La crise du paritarisme existe-t-elle ? Il est de bon ton de parler de la crise du paritarisme. Mais le concept de paritarisme est ambigu. Il existe de vrais régimes paritaires de plein exercice comme l'Unedic et les régimes complémentaires de retraite. Les partenaires sociaux en sont les maîtres. Ils décident du montant des prestations et des cotisations. En revanche, les conseils d'administration des caisses de sécurité sociale ont un simple rôle de gestion, l'État étant seul compétent pour les décisions les plus importantes. Les régimes réellement paritaires ont plutôt bien tenu le coup ces dernières années et les partenaires sociaux y ont prouvé leur sens des responsabilités. En revanche, l'ambiguïté demeure dans les relations entre l'État et les régimes de base. Veut-on aller vers plus de paritarisme ou plus d'État ? Une réponse franche de la part de chacun des acteurs politiques et sociaux les honorerait, car le pire serait de rester dans le clair-obscur actuel.
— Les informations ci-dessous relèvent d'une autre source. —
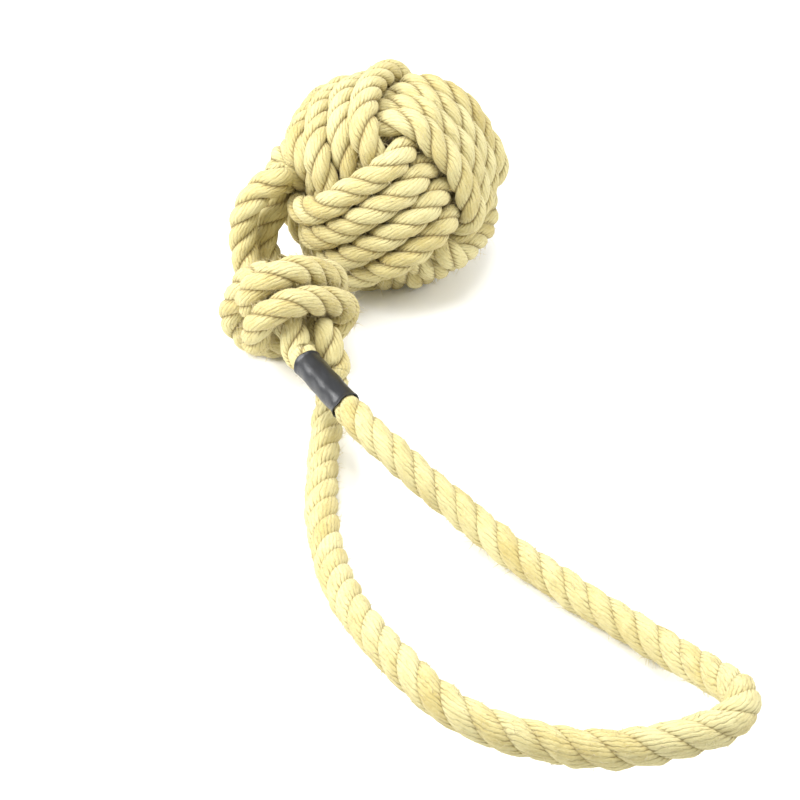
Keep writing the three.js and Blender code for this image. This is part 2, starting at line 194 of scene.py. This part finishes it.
# Lamps: name, place, size and power. They all point at one spot a little over the floor.
LAMPS = [
    ("top", (-0.02, 0.02, 0.6), 0.35, 2.0),
    ("right", (0.45, -0.02, 0.36), 0.3, 1.3),
    ("left", (-0.45, -0.04, 0.36), 0.3, 3.1),
]
LAMPS_AIM = Vector((0, 0, 0.02))
FLOOR_HALF = 15


def unit(v):
    return v / np.maximum(np.linalg.norm(v, axis=-1, keepdims=True), 1e-12)


def length_at(line):
    """The length along a line at each of its points."""
    return np.r_[0, np.cumsum(np.linalg.norm(np.diff(line, axis=0), axis=1))]


def even(line):
    """A line sampled again at even steps."""
    at = length_at(line)
    count = max(4, int(round(at[-1] / STEP)))
    want = np.linspace(0, at[-1], count + 1)
    return np.stack([np.interp(want, at, line[:, k]) for k in range(3)], axis=1)


def through(points):
    """A smooth line through points, sampled at even steps: a natural cubic spline by chord length."""
    p = np.asarray(points, float)
    t = length_at(p)
    n = len(p)
    h = np.diff(t)
    a = np.zeros((n, n))
    b = np.zeros((n, 3))
    a[0, 0] = a[-1, -1] = 1
    for i in range(1, n - 1):
        a[i, i - 1:i + 2] = h[i - 1], 2 * (h[i - 1] + h[i]), h[i]
        b[i] = 6 * ((p[i + 1] - p[i]) / h[i] - (p[i] - p[i - 1]) / h[i - 1])
    m = np.linalg.solve(a, b)
    fine = np.linspace(0, t[-1], max(8, int(t[-1] / STEP * 4)))
    k = np.clip(np.searchsorted(t, fine, side="right") - 1, 0, n - 2)
    x = (fine - t[k])[:, None]
    y = (t[k + 1] - fine)[:, None]
    hk = h[k][:, None]
    line = (m[k] * y ** 3 + m[k + 1] * x ** 3) / (6 * hk)
    line += (p[k] / hk - m[k] * hk / 6) * y + (p[k + 1] / hk - m[k + 1] * hk / 6) * x
    return even(line)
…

Retraites : coup de théâtre. René Teulade vient de jouer à contre-emploi. C'est un homme responsable qui fut un bon ministre et toujours un analyste perspicace. Autrefois, par ses rapports, il a contribué à l'élaboration d'un constat que la quasi-totalité des experts aujourd'hui partage : les finances des régimes de répartition vont se dégrader profondément au cours de la première moitié de ce nouveau siècle. Coup de théâtre : dans un projet d'avis qu'il a élaboré et qui a été d'ailleurs adopté par le Conseil économique et social, il parie sur un maintien de la croissance actuelle et juge que celle-ci, terrassant définitivement le chômage, rendra toute réforme des régimes de répartition inutile. Les politiques admirent la tactique : un rapport Charpin prônant la rigueur, un avis Teulade incitant à ne rien faire. Donc, le Premier ministre aurait les mains libres. Certes, dans l'instant, mais les faits sont têtus. En matière de retraite, pour préparer l'avenir, il vaut mieux être fourmi que cigale.